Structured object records

§

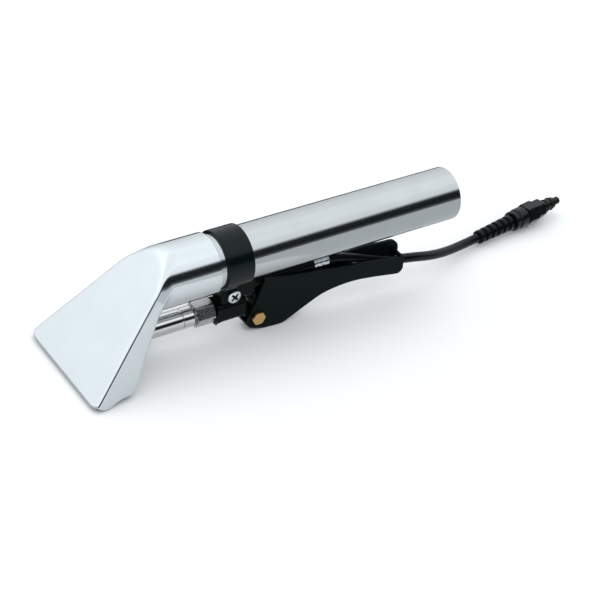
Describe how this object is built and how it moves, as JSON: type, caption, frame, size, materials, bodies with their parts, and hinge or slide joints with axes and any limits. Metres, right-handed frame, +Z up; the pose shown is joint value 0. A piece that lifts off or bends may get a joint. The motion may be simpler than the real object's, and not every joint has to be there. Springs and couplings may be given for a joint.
{
  "type": "extraction hand tool",
  "caption": "Hand-held extraction cleaning tool: flared steel suction head on a steel tube, with a clamped spray valve, squeeze trigger and solution hose.",
  "frame": {"origin": "centre of the tool's footprint box on the surface that it stands on", "axes": "+X from the suction lip towards the tube's tail, +Z up from the surface, -Y the left side of a person holding the tube"},
  "size_m": [0.4538, 0.0926, 0.0923],
  "materials": {
    "brushed_tube": "brushed",
    "polished_steel": "polished",
    "seal_rubber": "matte",
    "clamp_plastic": "satin",
    "zinc_plate": "bright",
    "valve_plastic": "gloss",
    "brass": "satin",
    "bright_steel": "bright",
    "chrome_plate": "bright",
    "trigger_plastic": "matte",
    "hose_rubber": "satin",
    "fitting_plastic": "satin"
  },
  "bodies": {
    "tool": {"suction_tube": "brushed_tube", "neck_collar": "polished_steel", "front_plate": "polished_steel", "left_side_plate": "polished_steel", "right_side_plate": "polished_steel", "suction_back_plate": "polished_steel", "hood_back_plate": "polished_steel", "neck_seal": "seal_rubber", "tube_clamp": "clamp_plastic", "clamp_screw": "zinc_plate", "clamp_nut": "zinc_plate", "valve_body": "valve_plastic", "valve_seat": "brass", "return_spring": "bright_steel", "stem_seal": "seal_rubber", "gland_nut": "valve_plastic", "outlet_nipple": "chrome_plate", "union_seal": "seal_rubber", "union_nut": "chrome_plate", "filter_barrel": "chrome_plate", "filter_screen": "brass", "jet_pipe": "chrome_plate", "nozzle_elbow": "chrome_plate", "nozzle_nut": "brass", "spray_nozzle": "brass", "pivot_bolt": "brass", "pivot_nut": "brass", "inlet_nipple": "valve_plastic", "ferrule": "zinc_plate", "hose": "hose_rubber", "strain_relief": "hose_rubber", "coupling_body": "fitting_plastic", "coupling_nut": "fitting_plastic", "plug_stem": "fitting_plastic", "plug_seals": "seal_rubber"},
    "trigger": {"trigger": "trigger_plastic"},
    "plunger": {"plunger": "bright_steel", "poppet_seal": "seal_rubber"}
  },
  "joints": [
    {"name": "trigger_pivot", "type": "hinge", "parent": "tool", "child": "trigger", "pos_m": [-0.00425, 0, 0.0108], "axis": [0, -1, 0], "range_deg": [0, 4.5], "stiffness_Nm_per_rad": 4, "springref_deg": -11.46},
    {"name": "plunger_slide", "type": "slide", "parent": "tool", "child": "plunger", "axis": [-0.9981, 0, -0.0615], "range_m": [0, 0.0012], "deforming": ["return_spring"]}
  ],
  "couplings": [
    {"joint": "plunger_slide", "follows": "trigger_pivot", "m_per_rad": 0.0135}
  ]
}
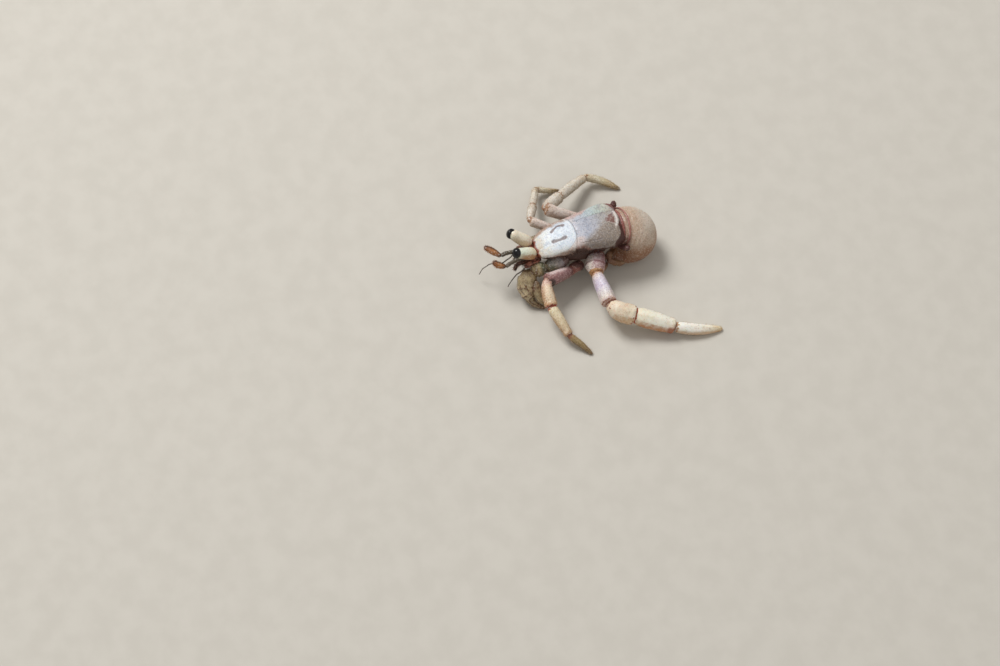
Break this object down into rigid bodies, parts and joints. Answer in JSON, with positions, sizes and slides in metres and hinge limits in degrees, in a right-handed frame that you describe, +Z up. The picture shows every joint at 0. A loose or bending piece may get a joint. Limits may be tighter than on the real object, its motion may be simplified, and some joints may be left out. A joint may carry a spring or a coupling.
{
  "type": "hermit crab model, out of its shell",
  "caption": "Life-size still model of a small land hermit crab without a shell: walking legs spread, claws folded in front, soft abdomen curled under behind.",
  "frame": {"origin": "the middle of the small flat under the abdomen, on the floor that the crab rests on", "axes": "+Z up, the head points to -Y, and the crab's left side is +X"},
  "size_m": [0.0282, 0.0276, 0.0076],
  "materials": {
    "shield": "thin calcified plate, pale blue-grey with cream edges and two brown marks, soft sheen",
    "carapace": "grey-lilac to beige plate with fine speckle, soft sheen",
    "underside": "reddish-brown membrane and sternal plates, satin",
    "bands": "red-brown hard bands and tail fan, satin",
    "flesh": "soft translucent tan-pink skin, slightly moist",
    "legs": "cream to pink limb shell with red-brown joints, satin",
    "claws": "tan limb shell mottled with brown, satin",
    "eyes": "black glossy corneas",
    "eye_stalks": "cream stalks, orange-brown below",
    "head_parts": "red-brown head segments and mouth limbs, satin",
    "feelers": "dark olive-brown feelers with orange clubs"
  },
  "bodies": {
    "root": {"shield": "shield", "carapace_heart": "carapace", "carapace_gill_left": "carapace", "carapace_gill_right": "carapace", "thorax": "underside", "leg_3_left_dactyl": "legs", "leg_3_left_propodus": "legs", "leg_3_left_carpus": "legs", "leg_3_left_merus": "legs", "leg_3_left_ischium": "legs", "leg_3_right_dactyl": "legs", "leg_3_right_propodus": "legs", "leg_3_right_carpus": "legs", "leg_3_right_merus": "legs", "leg_3_right_ischium": "legs", "leg_2_left_dactyl": "legs", "leg_2_left_propodus": "legs", "leg_2_left_carpus": "legs", "leg_2_left_merus": "legs", "leg_2_left_ischium": "legs", "leg_2_right_dactyl": "legs", "leg_2_right_propodus": "legs", "leg_2_right_carpus": "legs", "leg_2_right_merus": "legs", "leg_2_right_ischium": "legs", "claw_left_dactyl": "claws", "claw_left_palm": "claws", "claw_left_carpus": "claws", "claw_left_merus": "claws", "claw_right_dactyl": "claws", "claw_right_palm": "claws", "claw_right_carpus": "claws", "claw_right_merus": "claws", "eye_segment": "head_parts", "eye_left": "eyes", "eye_stalk_left": "eye_stalks", "eye_right": "eyes", "eye_stalk_right": "eye_stalks", "antennule_club_left": "feelers", "antennule_stalk_left": "feelers", "antennule_club_right": "feelers", "antennule_stalk_right": "feelers", "antenna_left": "feelers", "antenna_right": "feelers", "antenna_base_left": "head_parts", "antenna_base_right": "head_parts", "mouth_limb_left": "head_parts", "mouth_limb_right": "head_parts", "leg_5_right": "legs", "leg_4_right": "legs", "leg_5_left": "legs", "leg_4_left": "legs", "tergite_1": "bands", "tergite_2": "bands", "telson": "bands", "uropod_left": "bands", "uropod_right": "bands", "abdomen_front": "flesh", "abdomen_middle": "flesh", "abdomen_rear": "flesh"}
  },
  "joints": []
}
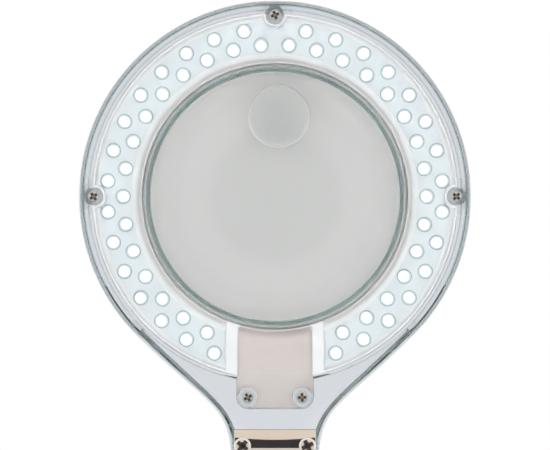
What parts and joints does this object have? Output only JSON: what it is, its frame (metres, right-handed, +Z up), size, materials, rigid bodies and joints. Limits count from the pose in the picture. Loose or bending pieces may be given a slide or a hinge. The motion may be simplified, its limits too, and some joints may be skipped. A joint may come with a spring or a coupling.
{
  "type": "magnifying lamp",
  "caption": "Ring magnifying lamp with a clear lit head and hinged dust cover, on a jointed friction arm and a weighted round base.",
  "frame": {"origin": "centre of the rubber pad's underside", "axes": "+Z up the lamp, -Y the side that the head's light faces at rest, +X to the right seen from there"},
  "size_m": [0.1912, 0.1921, 0.5933],
  "materials": {
    "clear_plastic": "clear, polished",
    "lens_glass": "polished optical glass",
    "white_plastic": "satin",
    "led_board_white": "white solder mask with lit LEDs",
    "pale_plate": "satin",
    "grey_plastic": "fine grain",
    "chrome_plate": "bright plated",
    "steel": "zinc plated",
    "white_paint": "powder coat",
    "cast_iron": "raw casting",
    "rubber": "matt",
    "black_plastic": "satin",
    "nylon": "natural nylon",
    "circuit_board": "solder mask"
  },
  "bodies": {
    "base": {"base_cover": "white_paint", "base_weight": "cast_iron", "base_pad": "rubber", "base_screw_1": "steel", "base_screw_2": "steel", "base_screw_3": "steel", "switch_bezel": "black_plastic", "dc_inlet": "black_plastic", "driver_board": "circuit_board"},
    "rocker": {"switch_rocker": "black_plastic"},
    "turret": {"base_turret": "chrome_plate", "swivel_stud": "steel", "swivel_washer": "nylon", "swivel_spring_washer": "steel", "swivel_nut": "steel", "shoulder_bolt": "chrome_plate", "shoulder_washer": "steel"},
    "shoulder_handle": {"shoulder_knob": "black_plastic"},
    "lower_arm": {"lower_arm_tube": "white_paint", "lower_arm_bottom_plug": "chrome_plate", "lower_arm_bottom_pin": "steel", "lower_arm_top_plug": "chrome_plate", "lower_arm_top_pin": "steel"},
    "upper_arm": {"upper_arm_tube": "white_paint", "upper_arm_bottom_plug": "chrome_plate", "upper_arm_bottom_pin": "steel", "upper_arm_top_plug": "chrome_plate", "upper_arm_top_pin": "steel", "elbow_bolt": "chrome_plate", "elbow_washer": "steel"},
    "elbow_handle": {"elbow_knob": "black_plastic"},
    "knuckle": {"tilt_knuckle": "chrome_plate", "stem_washer": "nylon", "stem_set_screw": "steel", "tilt_bolt": "chrome_plate", "tilt_washer": "steel"},
    "tilt_handle": {"tilt_knob": "black_plastic"},
    "head": {"head_housing": "clear_plastic", "front_cover": "clear_plastic", "lens": "lens_glass", "inset_lens": "lens_glass", "lens_gasket": "white_plastic", "led_board": "led_board_white", "reflector_frame": "white_plastic", "neck_plate": "pale_plate", "cover_screw_top": "steel", "cover_screw_left": "steel", "cover_screw_right": "steel", "neck_screw_left": "steel", "neck_screw_right": "steel", "lens_cover_pin": "steel", "neck_bracket": "chrome_plate", "bracket_screw_left": "chrome_plate", "bracket_screw_right": "chrome_plate", "swivel_stem": "chrome_plate"},
    "dust_cover": {"lens_cover": "grey_plastic"}
  },
  "joints": [
    {"name": "base_swivel", "type": "hinge", "parent": "base", "child": "turret", "pos_m": [0, 0, 0.028], "axis": [0, 0, 1], "range_deg": [-170, 170]},
    {"name": "shoulder", "type": "hinge", "parent": "turret", "child": "lower_arm", "pos_m": [0, 0, 0.062], "axis": [1, 0, 0], "range_deg": [-40, 70]},
    {"name": "elbow", "type": "hinge", "parent": "lower_arm", "child": "upper_arm", "pos_m": [0, 0.08604, 0.18487], "axis": [-1, 0, 0], "range_deg": [-40, 70]},
    {"name": "head_tilt", "type": "hinge", "parent": "upper_arm", "child": "knuckle", "pos_m": [0, 0, 0.30775], "axis": [1, 0, 0], "range_deg": [-60, 110]},
    {"name": "head_turn", "type": "hinge", "parent": "knuckle", "child": "head", "pos_m": [0, 0, 0.33775], "axis": [0, 0, 1], "range_deg": [-90, 90]},
    {"name": "lens_cover_hinge", "type": "hinge", "parent": "head", "child": "dust_cover", "pos_m": [0, 0.01995, 0.42125], "axis": [-1, 0, 0], "range_deg": [0, 110]},
    {"name": "power_rocker", "type": "hinge", "parent": "base", "child": "rocker", "pos_m": [0, -0.055, 0.0275], "axis": [1, 0, 0], "range_deg": [0, 12]},
    {"name": "shoulder_knob_turn", "type": "hinge", "parent": "turret", "child": "shoulder_handle", "pos_m": [0, 0, 0.062], "axis": [1, 0, 0], "range_deg": [-270, 0]},
    {"name": "elbow_knob_turn", "type": "hinge", "parent": "upper_arm", "child": "elbow_handle", "pos_m": [0, 0.08604, 0.18487], "axis": [1, 0, 0], "range_deg": [-270, 0]},
    {"name": "tilt_knob_turn", "type": "hinge", "parent": "knuckle", "child": "tilt_handle", "pos_m": [0, 0, 0.30775], "axis": [1, 0, 0], "range_deg": [-270, 0]}
  ]
}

§

### EXERCISE REQUIREMENTS
From the listing, copy every line where the string "picture" appears.

### RESULT OF THE TASK
Break this object down into rigid bodies, parts and joints. Answer in JSON, with positions, sizes and slides in metres and hinge limits in degrees, in a right-handed frame that you describe, +Z up. The picture shows every joint at 0. A loose or bending piece may get a joint. Limits may be tighter than on the real object, its motion may be simplified, and some joints may be left out. A joint may carry a spring or a coupling.
What parts and joints does this object have? Output only JSON: what it is, its frame (metres, right-handed, +Z up), size, materials, rigid bodies and joints. Limits count from the pose in the picture. Loose or bending pieces may be given a slide or a hinge. The motion may be simplified, its limits too, and some joints may be skipped. A joint may come with a spring or a coupling.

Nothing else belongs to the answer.